_STATED EXERCISE_
Return the full material exactly.
═══ INFORMATION SHOWN
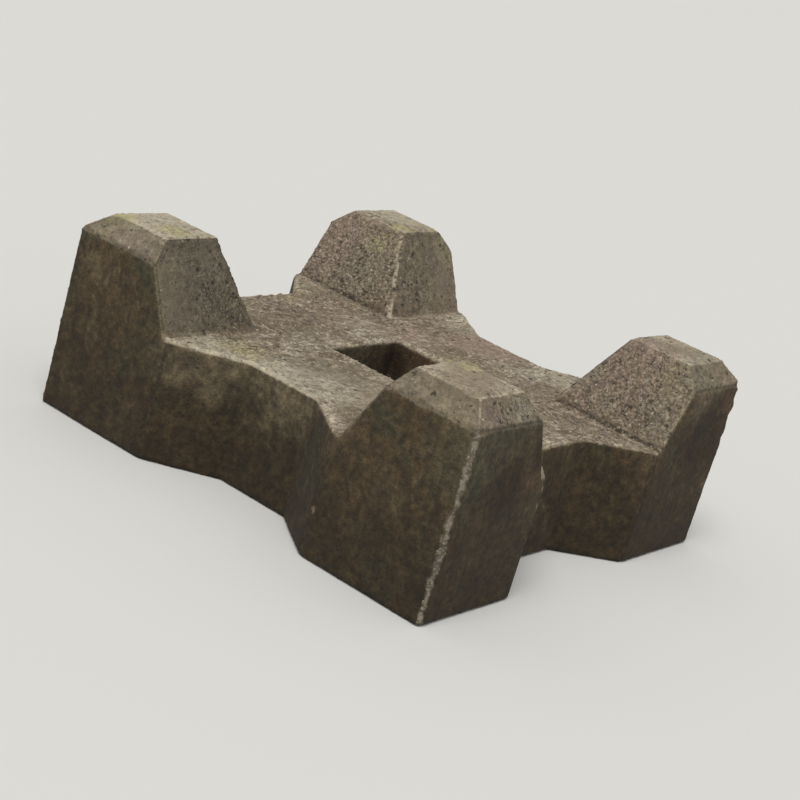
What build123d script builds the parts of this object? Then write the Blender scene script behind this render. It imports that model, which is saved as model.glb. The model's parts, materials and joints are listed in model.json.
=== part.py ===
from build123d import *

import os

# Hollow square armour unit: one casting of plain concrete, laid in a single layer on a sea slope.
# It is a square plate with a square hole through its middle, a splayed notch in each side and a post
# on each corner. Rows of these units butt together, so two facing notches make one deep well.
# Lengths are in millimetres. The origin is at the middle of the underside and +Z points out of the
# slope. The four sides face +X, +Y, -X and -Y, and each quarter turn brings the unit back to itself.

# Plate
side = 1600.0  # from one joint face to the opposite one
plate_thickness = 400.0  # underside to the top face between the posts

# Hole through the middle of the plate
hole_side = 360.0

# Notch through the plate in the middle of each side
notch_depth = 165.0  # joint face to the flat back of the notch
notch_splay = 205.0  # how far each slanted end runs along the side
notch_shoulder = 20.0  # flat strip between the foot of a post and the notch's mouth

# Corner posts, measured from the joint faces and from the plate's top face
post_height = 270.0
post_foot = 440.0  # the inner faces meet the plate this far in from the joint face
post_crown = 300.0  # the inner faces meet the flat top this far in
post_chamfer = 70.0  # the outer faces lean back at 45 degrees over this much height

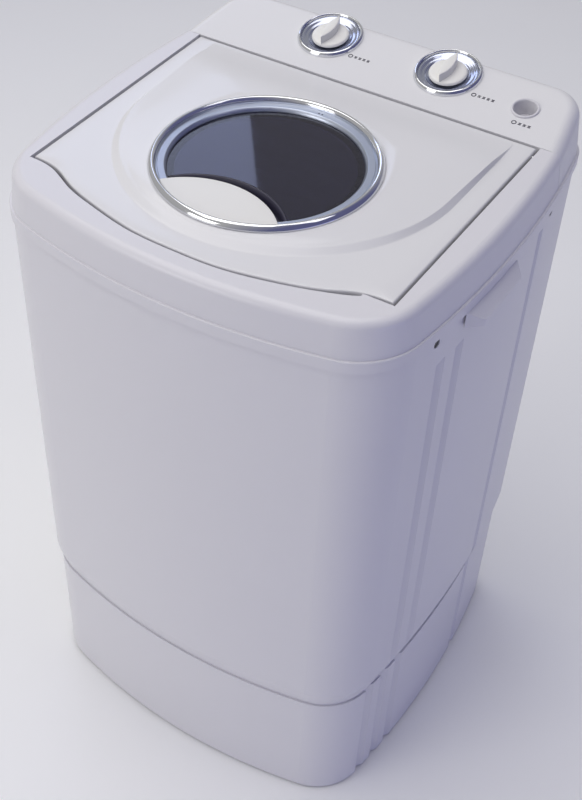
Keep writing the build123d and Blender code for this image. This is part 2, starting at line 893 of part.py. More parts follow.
══════
_WRITTEN RESPONSE_
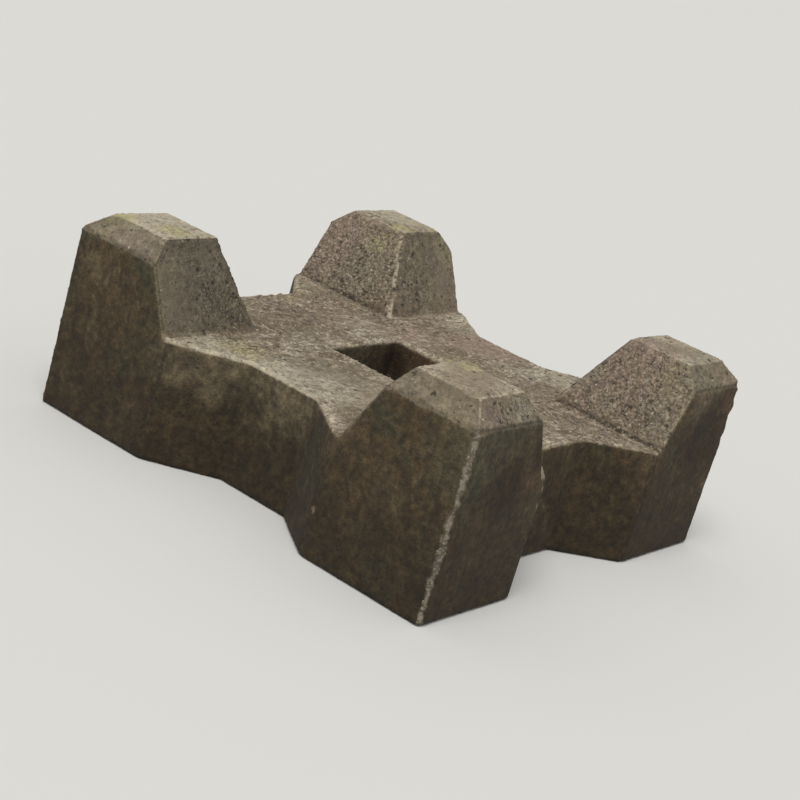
What build123d script builds the parts of this object? Then write the Blender scene script behind this render. It imports that model, which is saved as model.glb. The model's parts, materials and joints are listed in model.json.
=== part.py ===
from build123d import *

import os

# Hollow square armour unit: one casting of plain concrete, laid in a single layer on a sea slope.
# It is a square plate with a square hole through its middle, a splayed notch in each side and a post
# on each corner. Rows of these units butt together, so two facing notches make one deep well.
# Lengths are in millimetres. The origin is at the middle of the underside and +Z points out of the
# slope. The four sides face +X, +Y, -X and -Y, and each quarter turn brings the unit back to itself.

# Plate
side = 1600.0  # from one joint face to the opposite one
plate_thickness = 400.0  # underside to the top face between the posts

# Hole through the middle of the plate
hole_side = 360.0

# Notch through the plate in the middle of each side
notch_depth = 165.0  # joint face to the flat back of the notch
notch_splay = 205.0  # how far each slanted end runs along the side
notch_shoulder = 20.0  # flat strip between the foot of a post and the notch's mouth

# Corner posts, measured from the joint faces and from the plate's top face
post_height = 270.0
post_foot = 440.0  # the inner faces meet the plate this far in from the joint face
post_crown = 300.0  # the inner faces meet the flat top this far in
post_chamfer = 70.0  # the outer faces lean back at 45 degrees over this much height

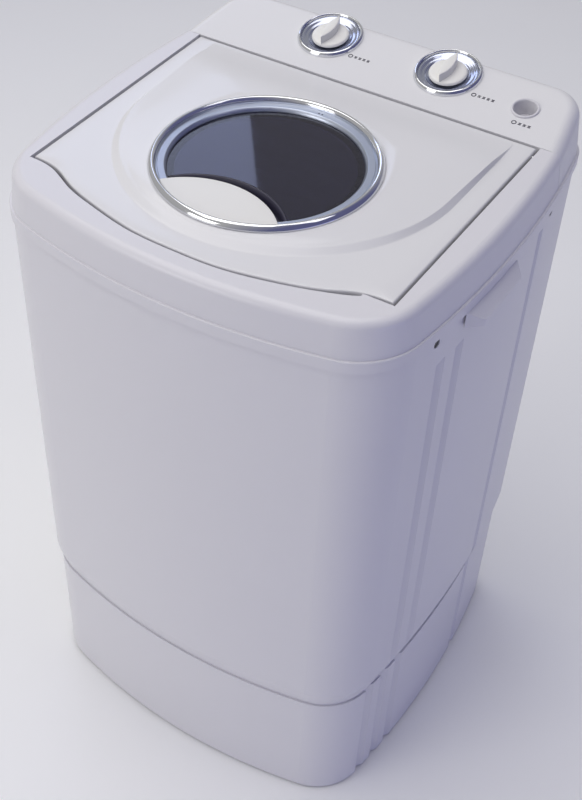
Keep writing the build123d and Blender code for this image. This is part 2, starting at line 893 of part.py. More parts follow.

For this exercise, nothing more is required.